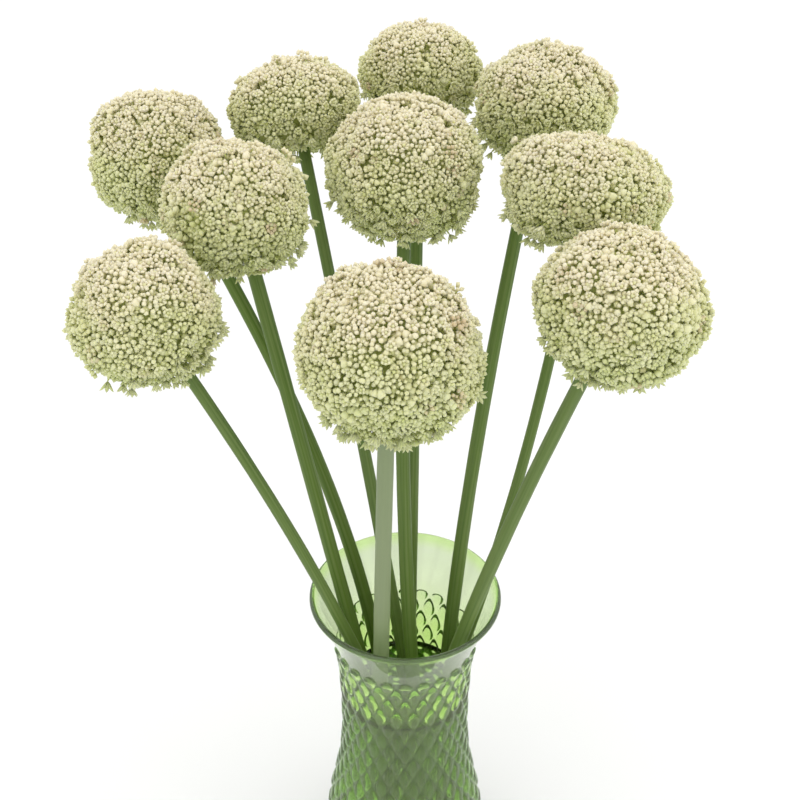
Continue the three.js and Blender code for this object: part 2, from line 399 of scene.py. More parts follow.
def at_outer(heights, inwards=0.0):
    """Radii and heights along the outline, moved inwards by the wall if asked."""
    return np.stack([outer_radius(heights) - inwards, heights], axis=1)


def turned_points(profile, columns, depth=0.0):
    """Rings of points round the Z axis from radii and heights, each radius less its relief."""
    angle = np.arange(columns) * 2 * math.pi / columns
    radius = profile[:, :1] - depth
    height = np.broadcast_to(profile[:, 1:], (len(profile), columns))
    return np.stack([radius * np.cos(angle), radius * np.sin(angle), height], axis=-1)


BEVEL = 1.2 * MM
columns = LOZENGES_AROUND * 2 * FINE
rows_up = np.arange(0, PATTERN_ROWS * FINE + 1) / FINE
arch_rows = PATTERN_ROWS + np.arange(1, ARCH_STEPS + 1) * ARCH_STEP
pattern_rows = np.concatenate([rows_up, arch_rows])
pattern_heights = PATTERN_BOTTOM + pattern_rows * PATTERN_ROW_HEIGHT
band_heights = np.linspace(pattern_heights[-1] + 2 * MM, HEIGHT - 4.4 * MM, 12)
inner_heights = np.concatenate([np.linspace(HEIGHT - 5 * MM, 180 * MM, 14), np.linspace(172, 20, 20) * MM])
floor_radius = outer_radius(np.array([FLOOR + FLOOR_CORNER]))[0] - WALL - FLOOR_CORNER * 0.5

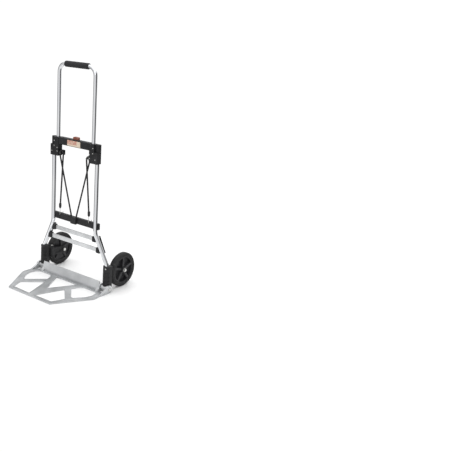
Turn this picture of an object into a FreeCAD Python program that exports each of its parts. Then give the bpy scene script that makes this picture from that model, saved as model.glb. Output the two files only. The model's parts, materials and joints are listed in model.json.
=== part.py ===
"""Folding hand truck with a telescopic handle, in millimetres.

+Z is up, +X is the right-hand side and the toe plate reaches out along -Y.
Sizes are worked out about the plane of the frame tubes (Y = 0) and the floor (Z = 0);
save() then moves each piece back so that the origin is under the middle of the whole truck.
Right-hand pieces are built at +X and mirrored for the left.
"""
import FreeCAD, Part
import math
import os
from FreeCAD import Vector

os.makedirs("parts", exist_ok=True)

# --- telescopic handle ---
HANDLE_X = 119.0            # half the distance between the handle's two legs
HANDLE_R = 9.5
HANDLE_WALL = 1.3
HANDLE_BEND = 42.0
HANDLE_END_Z = 636.0        # where the legs end inside the guide blocks
HANDLE_TOP_Z = 1085.0
GRIP_HALF = 76.5
GRIP_R = 15.0
SLIDE_GAP = 0.35            # round the handle's legs in the guide blocks

# --- frame tubes ---
TUBE_X = 146.4
TUBE_R = 10.75
TUBE_WALL = 1.5
TUBE_TOP_Z = 684.0
SPLAY_Z = 285.0             # where the legs start to spread
FOOT_X = 221.0
FOOT_Y = 9.0
FOOT_Z = 136.0              # where they turn upright again, at the top of the wheel housings
TUBE_END_Z = 62.0
TUBE_BENDS = [60.0, 40.0]
SPLAY = (FOOT_X - TUBE_X) / (SPLAY_Z - FOOT_Z)

# --- guide blocks and upper crossbar ---
BLOCK_Z = (632.5, 726.0)
BLOCK_X = (104.0, 159.0)
BLOCK_Y = (-17.0, 13.0)
CORNER_X = 137.0             # the outer front corner is cut away beyond this ...
CORNER_Y = -7.0              # ... and in front of this ...
STEP_Z = 688.0              # ... above this height
BLOCK_GROOVES_Z = (693.0, 703.0, 713.0)
BOLT_R = 2.8
BOLT_HEIGHT = 1.4
BOLTS = [(131.0, 707.0), (131.0, 682.0), (110.0, 674.0), (110.0, 656.0), (147.0, 654.0)]   # X, Z
TAB_REACH = 22.0            # tab that carries the cord's peg, inwards from the block
TAB_Y = (5.4, 12.0)
TAB_Z = (638.0, 662.0)
BAR_FRONT_Y = -14.0
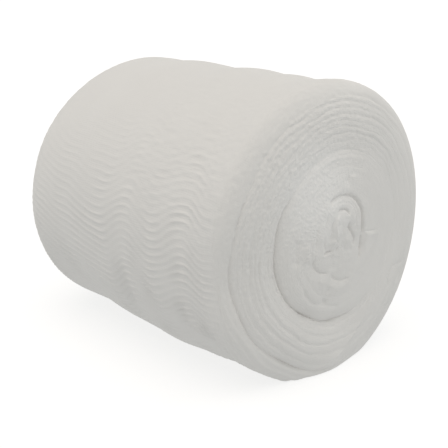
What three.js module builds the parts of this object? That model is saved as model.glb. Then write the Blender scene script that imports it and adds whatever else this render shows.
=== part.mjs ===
// Gauze bandage roll: one long absorbent cloth, folded lengthwise in four and wound on itself with no core.
// The roll lies on its side. Units are millimetres, +Z is up and +X runs along the winding axis.
import * as THREE from 'three';
import { ParametricGeometry } from 'three/addons/geometries/ParametricGeometry.js';
import { mergeGeometries, mergeVertices } from 'three/addons/utils/BufferGeometryUtils.js';

// Driving sizes
const ROLL_LENGTH = 228; // over the puffed folds at both ends
const ROLL_RADIUS = 90;
const FLAT_DEPTH = 1.6; // how far the soft roll settles where it lies on a surface
const STEPS_AROUND = 48; // facets in one turn
const RINGS_PER_TURN = 3; // one ring in the furrow between two turns, two on the turn's rounded fold
const WINDING_START = 244; // degrees: where the winding begins its first turn
const MERGE_DISTANCE = 1e-3; // vertices nearer than this are one

// The tight end, where the cloth's folds lie level, and the loose end, which is drawn in to a wide shoulder.
const TIGHT_END = {
  side: 1,
  shoulderInset: 14, // along the axis
  shoulderRise: 30, // across it
  turnPitch: 5.8, // between two furrows
  innerTurns: 5, // the crumpled middle, which has no furrows
  woundRings: 48, // rings from the middle to the last furrow
  barrelRings: 12,
  crown: 2.5, // how far the middle of the end stands proud
  crownRadius: 52,
  furrowDepth: 1.3,
};
const LOOSE_END = {
  side: -1,
  shoulderInset: 44,
  shoulderRise: 50,
  turnPitch: 8.7,
  innerTurns: 2,
  woundRings: 27,
  barrelRings: 12,
  crown: -2,
  crownRadius: 30,
  furrowDepth: 1.8,
};

// Furrows that stand open: radius, depth, the direction they face and how far round they reach, in degrees.
const OPEN_FURROWS = [
  { side: 1, name: 'plug edge, below', radius: 52, depth: 4.2, facing: 215, reach: 75 },
  { side: 1, name: 'plug edge, above', radius: 52, depth: 2, facing: 85, reach: 45 },
  { side: 1, name: 'outer wraps', radius: 84.6, depth: 3, facing: 165, reach: 100 },
  { side: -1, name: 'inner wraps', radius: 36, depth: 3, facing: 60, reach: 120 },
  { side: -1, name: 'outer wraps', radius: 71, depth: 2.4, facing: 60, reach: 110 },
];
const OPEN_FURROW_WIDTH = 3.2;

// Crevices of the crumpled middle: each runs from one radius and direction to another.
const CREVICES = [
  { side: 1, name: 'main, low', from: -38, to: 32, radiusFrom: 22, radiusTo: 19.5, depth: 5, width: 2.6 },
  { side: 1, name: 'main, high', from: 32, to: 122, radiusFrom: 19.5, radiusTo: 28.5, depth: 5, width: 2.6 },
  { side: 1, name: 'inner', from: 72, to: 124, radiusFrom: 13.5, radiusTo: 19, depth: 3.2, width: 2.4 },
  { side: 1, name: 'heart', from: -8, to: 64, radiusFrom: 10, radiusTo: 8, depth: 3, width: 2.4 },
  { side: 1, name: 'left', from: 150, to: 206, radiusFrom: 18, radiusTo: 11, depth: 2.6, width: 2.4 },
  { side: 1, name: 'lobe left', from: 188, to: 241, radiusFrom: 26.5, radiusTo: 20.5, depth: 3, width: 2.4 },
  { side: 1, name: 'lobe right', from: 241, to: 300, radiusFrom: 20.5, radiusTo: 26, depth: 2.6, width: 2.4 },
  { side: -1, name: 'drawn in', from: 20, to: 210, radiusFrom: 9, radiusTo: 17, depth: 4, width: 3.4 },
  { side: -1, name: 'inner', from: 200, to: 330, radiusFrom: 16, radiusTo: 22, depth: 3, width: 3.4 },
];
const CREVICE_FADE = 12; // degrees over which a crevice opens and closes
const CREVICE_START = 5; // millimetres from the very middle, which stays whole

// Where the soft barrel swells or sinks: place along the axis, direction it faces, height and spread.
const SWELLINGS = [
  { name: 'sagging rim', along: 106, facing: 290, height: 7, long: 32, wide: 42 },
  { name: 'rim, back', along: 104, facing: 0, height: -1, long: 30, wide: 30 },
  { name: 'belly', along: 26, facing: 238, height: 5.5, long: 60, wide: 32 },
  { name: 'sunken shoulder', along: -84, facing: 120, height: -4.5, long: 34, wide: 36 },
  { name: 'full shoulder', along: -84, facing: 212, height: 3.5, long: 34, wide: 26 },
];
// Soft bands where the wraps lie a little fuller or slacker around the barrel.
const BANDS = [
  { name: 'tight rim', along: 101, height: 1.8, long: 10 },
  { name: 'slack behind the rim', along: 79, height: -1.9, long: 9 },
  { name: 'slack before the second band', along: 52, height: -0.8, long: 8 },
  { name: 'second band', along: 31, height: 1, long: 10 },
  { name: 'slack before the third band', along: 8, height: -0.9, long: 10 },
  { name: 'third band', along: -24, height: 0.6, long: 11 },
  { name: 'slack past the third band', along: -44, height: -0.9, long: 10 },
];

const gauze = new THREE.MeshStandardMaterial({
  name: 'gauze',
  color: 0xf2f0ec,
  roughness: 0.95,
  metalness: 0,
});

// Difference between two directions, in degrees from -180 to 180.
function directionGap(a, b) {
  return THREE.MathUtils.euclideanModulo(a - b + 180, 360) - 180;
}

// A soft bump: 1 at the middle and fading to nothing a little past the spread.
function soft(distance, spread) {
  return Math.exp(-((distance / spread) ** 2));
}

// Half of the roll's outline, from the middle of one end to the middle of the barrel: x is the radius and
// y is the distance along the axis from the barrel's middle.
function outline(end) {
  const faceRadius = ROLL_RADIUS - end.shoulderRise;
  const half = ROLL_LENGTH / 2;
  const path = new THREE.Path();
  path.moveTo(0, half);
  path.lineTo(faceRadius, half);
  const shoulderAt = half - end.shoulderInset;
  path.absellipse(faceRadius, shoulderAt, end.shoulderRise, end.shoulderInset, Math.PI / 2, 0, true);
  path.lineTo(ROLL_RADIUS, 0);
  return path;
}

// The distance along the outline at a ring: narrow rings over the wound end, wide ones along the barrel.
function distanceAt(end, path, ring) {
  const ringWidth = end.turnPitch / RINGS_PER_TURN;
  if (ring <= end.woundRings) return ring * ringWidth;
  const wound = end.woundRings * ringWidth;
  return THREE.MathUtils.mapLinear(ring, end.woundRings, ringCount(end), wound, path.getLength());
}

function ringCount(end) {
  return end.woundRings + end.barrelRings;
}

// 1 on a ring in a furrow and 0 on a fold; the first furrow opens and the last one closes over a turn.
function furrowShare(end, row, ring) {
  if (row % RINGS_PER_TURN !== 0) return 0;
  const opening = THREE.MathUtils.smoothstep(ring / RINGS_PER_TURN, end.innerTurns, end.innerTurns + 1);
  const closing = THREE.MathUtils.smoothstep(end.woundRings - ring, 0, 1);
  return opening * closing;
}

// How deep the furrow between two turns is at this radius and direction.
function furrowDepth(end, radius, facing) {
  return OPEN_FURROWS.filter((furrow) => furrow.side === end.side).reduce((depth, furrow) => {
    const nearness = soft(radius - furrow.radius, OPEN_FURROW_WIDTH);
    return depth + furrow.depth * nearness * soft(directionGap(facing, furrow.facing), furrow.reach);
  }, end.furrowDepth);
}

// How deep a crevice of the crumpled middle is at this radius and direction; it fades at both its ends.
function creviceDepth(crevice, radius, facing) {
  const along = THREE.MathUtils.euclideanModulo(facing - crevice.from + CREVICE_FADE, 360) - CREVICE_FADE;
  const span = crevice.to - crevice.from;
  const opening = THREE.MathUtils.smoothstep(along, -CREVICE_FADE, CREVICE_FADE);
  const closing = 1 - THREE.MathUtils.smoothstep(along, span - CREVICE_FADE, span + CREVICE_FADE);
  const share = THREE.MathUtils.clamp(along / span, 0, 1);
  const middle = THREE.MathUtils.lerp(crevice.radiusFrom, crevice.radiusTo, share);
  return crevice.depth * opening * closing * soft(radius - middle, crevice.width);
}

// Height of the end's surface over its plain outline: the crown less the furrow or the crevices.
function reliefHeight(end, radius, facing, openness) {
  const crown = end.crown * (1 - Math.min(1, radius / end.crownRadius) ** 2);
  const furrow = openness * furrowDepth(end, radius, facing);
  const crevices = CREVICES.filter((crevice) => crevice.side === end.side)
    .reduce((depth, crevice) => depth + creviceDepth(crevice, radius, facing), 0);
  return crown - furrow - crevices * Math.min(1, radius / CREVICE_START);
}

// How far the barrel swells or sinks at a place, in millimetres at its full radius.
function swelling(along, facing) {
  const bands = BANDS.reduce((sum, band) => sum + band.height * soft(along - band.along, band.long), 0);
  return SWELLINGS.reduce((sum, place) => {
    const lengthwise = soft(along - place.along, place.long);
    return sum + place.height * lengthwise * soft(directionGap(facing, place.facing), place.wide);
  }, bands);
}

// A point of the wound cloth. The row is one turn's ring carried all the way round: by the time it has gone
// round once, it lies where the next turn began. Rows are held back at the end's middle and at the barrel's.
function woundPoint(end, path, row, column, target) {
  const share = column / STEPS_AROUND;
  const ring = THREE.MathUtils.clamp(row + RINGS_PER_TURN * share, 0, ringCount(end));
  const facing = WINDING_START + 360 * (column % STEPS_AROUND) / STEPS_AROUND;
  const distance = distanceAt(end, path, ring) / path.getLength();
  const plain = path.getPoint(distance);
  const tangent = path.getTangent(distance);

  const height = reliefHeight(end, plain.x, facing, furrowShare(end, row, ring));
  const radius = plain.x - tangent.y * height;
  const along = end.side * (plain.y + tangent.x * height);

  const reach = radius * (1 + swelling(along, facing) / ROLL_RADIUS);
  const angle = THREE.MathUtils.degToRad(facing);
  const lowest = FLAT_DEPTH - ROLL_RADIUS;
  target.set(along, reach * Math.cos(angle), Math.max(lowest, reach * Math.sin(angle)));
}

// One half of the roll, from the middle of an end to the middle of the barrel.
function halfRoll(end) {
  const path = outline(end);
  const stacks = ringCount(end) + RINGS_PER_TURN;
  const point = (u, v, target) => {
    const step = Math.round(v * stacks);
    const row = (end.side > 0 ? stacks - step : step) - RINGS_PER_TURN;
    woundPoint(end, path, row, Math.round(u * STEPS_AROUND), target);
  };
  return new ParametricGeometry(point, STEPS_AROUND, stacks);
}

// Joins touching vertices and drops the triangles that closed up when they met.
function closed(geometry) {
  geometry.deleteAttribute('normal');
  geometry.deleteAttribute('uv');
  const merged = mergeVertices(geometry, MERGE_DISTANCE);
  const corners = Array.from(merged.index.array);
  const kept = [];
  for (let i = 0; i < corners.length; i += 3) {
    const [a, b, c] = corners.slice(i, i + 3);
    if (a !== b && b !== c && c !== a) kept.push(a, b, c);
  }
  merged.setIndex(kept);
  return merged;
}

// Stands the shape on the surface, with the middle of its box over the origin.
function stand(geometry) {
  geometry.computeBoundingBox();
  const box = geometry.boundingBox;
  const middle = box.getCenter(new THREE.Vector3());
  geometry.translate(-middle.x, -middle.y, -box.min.z);
  geometry.computeVertexNormals();
  return geometry;
}

function makeRoll() {
  const geometry = mergeGeometries([halfRoll(TIGHT_END), halfRoll(LOOSE_END)]);
  const roll = new THREE.Mesh(stand(closed(geometry)), gauze);
  roll.name = 'gauze_roll';
  return roll;
}

const model = new THREE.Group();
model.name = 'gauze_bandage_roll';
model.add(makeRoll());

export default model;
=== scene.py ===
"""Gauze bandage roll: the wound cloth at the finish of the real one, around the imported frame.

The barrel is the outermost turn of the cloth, with the wavy crimps that a crinkled weave shows. Each end is
wound folds: a spiral of rounded ridges, their cross ribs and the crumpled middle. Sizes in this file are in
millimetres and degrees until a mesh is made. Places along the roll are measured from its middle towards the
tight end. A facing of 0 looks along +Y, 90 looks up and 180 is the side that shows.
"""
import math

import bmesh
import bpy
import numpy as np
from mathutils import Matrix, Vector


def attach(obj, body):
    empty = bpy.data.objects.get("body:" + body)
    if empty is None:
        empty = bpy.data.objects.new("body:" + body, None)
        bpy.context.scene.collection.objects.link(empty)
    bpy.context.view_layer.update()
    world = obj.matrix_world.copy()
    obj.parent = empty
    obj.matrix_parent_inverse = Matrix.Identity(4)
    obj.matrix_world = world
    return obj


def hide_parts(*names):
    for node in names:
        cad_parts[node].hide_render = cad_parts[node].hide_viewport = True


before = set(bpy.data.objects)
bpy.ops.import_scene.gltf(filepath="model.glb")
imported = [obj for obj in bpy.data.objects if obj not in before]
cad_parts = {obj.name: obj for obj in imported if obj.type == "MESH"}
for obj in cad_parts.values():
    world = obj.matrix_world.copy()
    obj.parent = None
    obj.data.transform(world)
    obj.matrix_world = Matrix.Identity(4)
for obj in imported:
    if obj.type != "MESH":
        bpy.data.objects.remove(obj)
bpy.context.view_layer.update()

MM = 0.001
FULL_TURN = 360
NOISE_CELLS = 256
NOISE_GAIN = 1.8
FLAT_TOP = 3  # as a power of soft(), where 2 gives a bell
SQUARE_TOP = 4

# ---------------------------------------------------------------- driving sizes, as in the part's source
ROLL_LENGTH = 228
ROLL_RADIUS = 90
FLAT_DEPTH = 1.6
WINDING_START = 244
AXIS = (-1.25, 0.45, ROLL_RADIUS - FLAT_DEPTH)  # the winding axis at the barrel's middle, in the row frame
SETTLING = 0.35  # millimetres over which the underside eases into its flat spot
ARC_STEPS = 400  # steps along the quarter turn of a shoulder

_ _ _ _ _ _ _

Job:
Output the lines of the records above exactly as they appear, from the line containing "for node in" through the line containing "imported = [obj".

Written response:
    for node in names:
        cad_parts[node].hide_render = cad_parts[node].hide_viewport = True


before = set(bpy.data.objects)
bpy.ops.import_scene.gltf(filepath="model.glb")
imported = [obj for obj in bpy.data.objects if obj not in before]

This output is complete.